Why do I love the start of this year? Because it is the end of the waiting room. But why does it scare me? Because the Now requires me actually to step back into the field. The What Ifs have started their rhythmic drumming. At fifty-three, returning to the job market feels like stepping onto a different planet. I worry about logistics. Will Mississippi recognize the decades of service I gave to Georgia, or will my years of service evaporate with the move? I worry about optics. Will hiring committees see my experience as an asset, or will they see an old lady out of touch with a digital native generation?

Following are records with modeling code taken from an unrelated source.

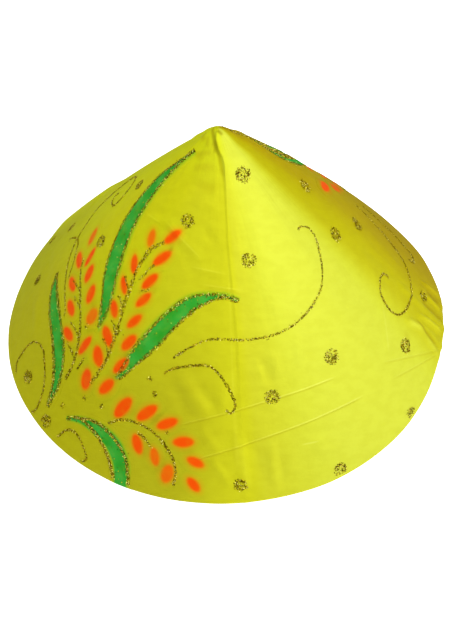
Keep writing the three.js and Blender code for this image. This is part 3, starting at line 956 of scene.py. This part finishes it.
def film(patches, lift, motif, name, material):
    """Thin closed films of paint on the cloth, their borders sunk into it."""
    points, faces, flats = [], [], []
    start = 0
    for patch in patches:
        rows, columns = patch.shape[:2]
        flat = patch.reshape(-1, 2)
        azimuth, slant = hat_place(flat, motif)
        slant = np.minimum(slant, EDGE_END_SLANT)
        border = sunk_border(rows, columns)
        points.append(cloth_point(azimuth, slant, lift))
        points.append(cloth_point(azimuth[border], slant[border], FILM_SUNK))
        flats += [flat, flat[border]]
        for face in grid_faces(rows, columns, False):
            faces.append(tuple(start + corner for corner in face))
        sunk = start + rows * columns
        for number, corner in enumerate(border):
            after = (number + 1) % len(border)
            faces.append((start + corner, start + border[after], sunk + after, sunk + number))
        right = columns - 1
        for row in range(rows - 1):
            left_here, left_below = -row % len(border), -(row + 1) % len(border)
            right_here, right_below = right + row, right + row + 1
            corners = (left_here, right_here, right_below, left_below)
            faces.append(tuple(sunk + corner for corner in dict.fromkeys(corners)))
        start = sunk + len(border)
    flats = np.concatenate(flats)
    colours = paint_colours(flats, motif)
    laid = flat_place(*hat_place(flats, motif))
    piece = mesh_object(
        name, np.concatenate(points), faces, material, corner_flat=laid, colours=colours
    )
    piece.data.set_sharp_from_angle(angle=math.radians(FILM_SHARP))
    return piece


def grain_patch(grain):
    """Flat places over a grain and a margin round it, in rows along it."""
    centre, along, across = grain_axes(grain)
    long_reach = grain.length / 2 + GRAIN_SPREAD + GRAIN_REACH
    wide_reach = grain.width / 2 + GRAIN_SPREAD + GRAIN_REACH
    down = np.linspace(-1, 1, int(2 * long_reach / FILM_STEP) + 1)
    sides = np.linspace(-1, 1, int(2 * wide_reach / FILM_STEP) + 1)
    width = np.sqrt(np.maximum(1 - (down * GRAIN_FILM_ROUND) ** 2, 0.0)) * wide_reach
    ahead = (down * long_reach)[:, None, None] * along
    return centre + ahead + (sides[None, :] * width[:, None])[:, :, None] * across


def make_paint(material):
    """The leaves and the grains of each motif."""
    made = []
    for motif in MOTIFS:
        leaves = [leaf_patch(curve_through(leaf.spine, FILM_STEP)) for leaf in motif.leaves]
        grains = [grain_patch(grain) for grain in motif.grains]
        made.append(film(leaves, PAINT_LIFT, motif, f"painted_leaves_{motif.name}", material))
        made.append(film(grains, GRAIN_LIFT, motif, f"painted_grains_{motif.name}", material))
    return made


# The glitter.


def chips_along(random, curve, density, width):
    """Flat places scattered along a line, thicker and thinner as a hand lays them."""
    length = len(curve) * np.linalg.norm(np.diff(curve[:, :2], axis=0), axis=1).mean()
    count = int(length * width * density)
    along = random.random(count)
    run = along * length / FLOW_LENGTH + random.random() * FLOW_TURN
    flow = 1 - FLOW_CHANGE + FLOW_CHANGE * np.sin(run)
    spot = along * (len(curve) - 1)
    index = np.minimum(spot.astype(int), len(curve) - 2)
    share = (spot - index)[:, None]
    middle = curve[index, :2] * (1 - share) + curve[index + 1, :2] * share
    reach = random.uniform(-BAND_SHARE, BAND_SHARE, count) * width * flow
    stray = random.random(count) < STRAY_SHARE
    reach = np.where(stray, random.normal(0, STRAY_REACH, count), reach)
    return middle + sideways(curve)[index] * reach[:, None]


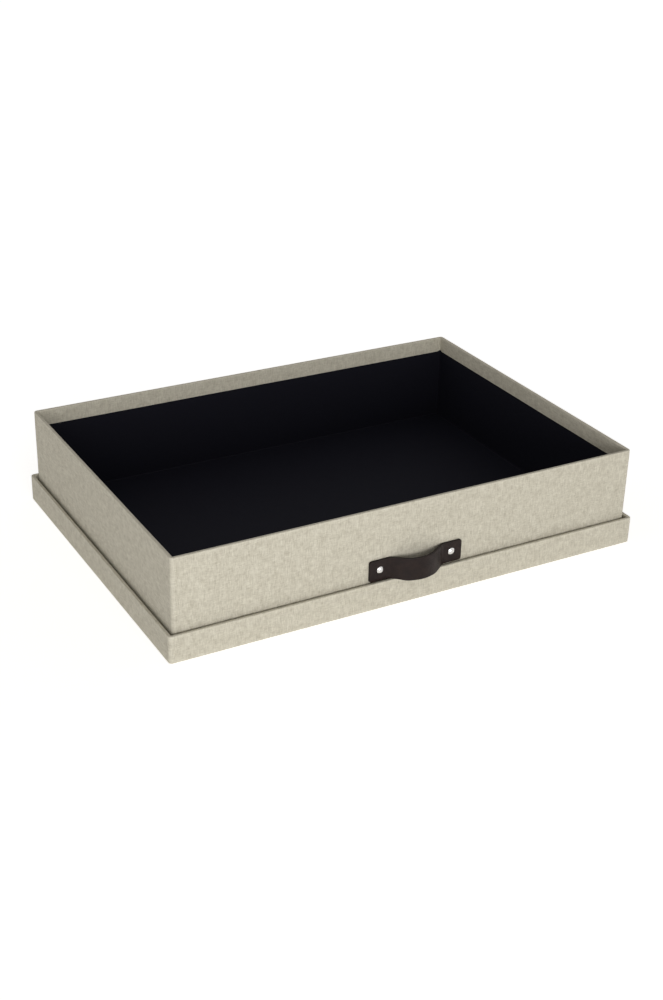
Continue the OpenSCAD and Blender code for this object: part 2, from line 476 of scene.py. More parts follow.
class Graph:
    """Adds nodes to a node tree and joins them."""

    columns = 12
    spacing = (180, 260)

    def __init__(self, tree: bpy.types.NodeTree) -> None:
        """Works on the tree given."""
        self.tree = tree
        self.count = 0

    @classmethod
    def cleared(cls, owner: bpy.types.Material | bpy.types.World) -> "Graph":
        """Graph of a material or world whose own nodes are taken out.

        Args:
            owner: the material or world.

        Returns:
            The graph, without nodes.
        """
        owner.use_nodes = True
        owner.node_tree.nodes.clear()
        return cls(owner.node_tree)

    def node(
        self, kind: str, inputs: dict[str | int, Fed] | None = None, **settings: object
    ) -> bpy.types.Node:
        """Adds a node.

        Args:
            kind: the node's type without its ShaderNode prefix, or a whole type name.
            inputs: what its sockets are fed with, by name or number.
            **settings: its own settings.

        Returns:
            The node.
        """
        whole = kind if kind.startswith("Node") else "ShaderNode" + kind
        node = self.tree.nodes.new(whole)
        row, column = divmod(self.count, self.columns)
        node.location = (self.spacing[0] * column, -self.spacing[1] * row)
        self.count += 1
        for key, value in settings.items():
            setattr(node, key, value)
        for key, value in (inputs or {}).items():
            self.feed(node.inputs[key], value)
        return node

    def feed(self, socket: Socket, value: Fed) -> None:
        """Links a socket to another, or sets its value.

        Args:
            socket: a node's input.
            value: another node's output, a number or a row of numbers.
        """
        if isinstance(value, bpy.types.NodeSocket):
            self.tree.links.new(value, socket)
        elif isinstance(value, (int, float)):
            socket.default_value = float(value)
        else:
            filled = list(value)
            if socket.type == "RGBA" and len(filled) == 3:
                filled.append(1.0)
            socket.default_value = filled

    def math(self, operation: str, *values: Fed, clamp: bool = False) -> Socket:
        """Output of a Math node with one, two or three values."""
        inputs = dict(enumerate(values))
        return self.node("Math", inputs, operation=operation, use_clamp=clamp).outputs[0]

    def times(self, a: Fed, b: Fed) -> Socket:
        """Product of two values."""
        return self.math("MULTIPLY", a, b)

    def swing(self, value: Fed, amount: Fed) -> Socket:
        """How far a value from 0 to 1 is from its middle, times an amount."""
        return self.times(self.math("SUBTRACT", value, 0.5), amount)

    def shift(self, place: Fed, by: Fed) -> Socket:
        """Sum of two vectors."""
        return self.node("VectorMath", {0: place, 1: by}, operation="ADD").outputs[0]

    def vector(self, *values: Fed) -> Socket:
        """Vector of two or three values."""
        return self.node("CombineXYZ", dict(enumerate(values))).outputs[0]

    def parts(self, vector: Fed) -> Sequence[Socket]:
        """The three values of a vector."""
        return self.node("SeparateXYZ", {0: vector}).outputs

    def mix(self, factor: Fed, a: Fed, b: Fed) -> Socket:
        """Colour between two, as a factor says."""
        return self.node("Mix", {0: factor, 6: a, 7: b}, data_type="RGBA").outputs[2]

    def span(
        self, value: Fed, low: Fed, high: Fed, to_low: Fed = 0.0, to_high: Fed = 1.0
    ) -> Socket:
        """Value carried from one range to another and kept inside it."""
        inputs = dict(enumerate((value, low, high, to_low, to_high)))
        return self.node("MapRange", inputs).outputs[0]

    def sheet(self) -> Socket:
        """Place on the flat blank."""
        return self.node("UVMap", uv_map="sheet").outputs[0]

    def object_place(self) -> Socket:
        """Place in the piece's own frame."""
        return self.node("TexCoord").outputs["Object"]

    def worn(self) -> Socket:
        """The mesh's mask of edges and folds."""
        return self.node("Attribute", attribute_name="worn").outputs["Fac"]

    def noise(self, where: Fed, scale: Fed, detail: float = 2.0, roughness: float = 0.5) -> Socket:
        """Value output of a Noise Texture."""
        inputs = {"Vector": where, "Scale": scale, "Detail": detail, "Roughness": roughness}
        return self.node("TexNoise", inputs).outputs[0]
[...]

The most daunting What If is the shape my new role will take. While my heart and training are set on being a teacher-librarian, curating spaces of discovery and fostering a love for literacy, the reality of the job market means I may have to pivot back to a traditional classroom. This possibility brings its own anxieties. In the library, I am a curator of wonder. At the school, I am the navigator of a structured storm. The thought of balancing lesson plans, grading, and classroom management after time away is a staggering contrast to the role I have been envisioning.

Then there are the students. Whether I am behind a library desk or a classroom podium, I wonder if children have changed as much as technology has. I worry about the balance between being too strict and too relaxed. I imagine that first day, standing before a sea of Gen Alpha faces, my big gaudy earrings catching the fluorescent light. I can almost hear the silent judgment. Who is the old lady at the front of the room? I worry my vocabulary will betray my vintage. Things are still totally awesome, and I might still dig a great book. To a middle schooler in 2026, I fear I might as well be speaking a dead language.


But this is precisely why I love the start of this year. It forces me to move past the What Ifs and lean into the He Is. The transition from the safety of study to the vulnerability of the job hunt is a spiritual exercise in trust.


When anxiety swells, and I feel like an outdated book on a dusty shelf, I am reminded of words that have sustained educators for generations. Isaiah 41:10 says, So do not fear, for I am with you; do not be dismayed, for I am your God. I will strengthen you and help you; I will uphold you with my righteous right hand.


The start of this year reminds me that I do not need cool lingo to have an impact. I do not need to hide my age to offer wisdom. The Lord did not lead me through recertification and reflection to abandon me at the finish line. He has the job search. He has the salary negotiations.

I tell myself, Anne, calm down. The Now is here, and it is where I truly am supposed to be. I am a teacher-librarian and a teacher at heart. He is in control, and I am ready to walk forward with confidence.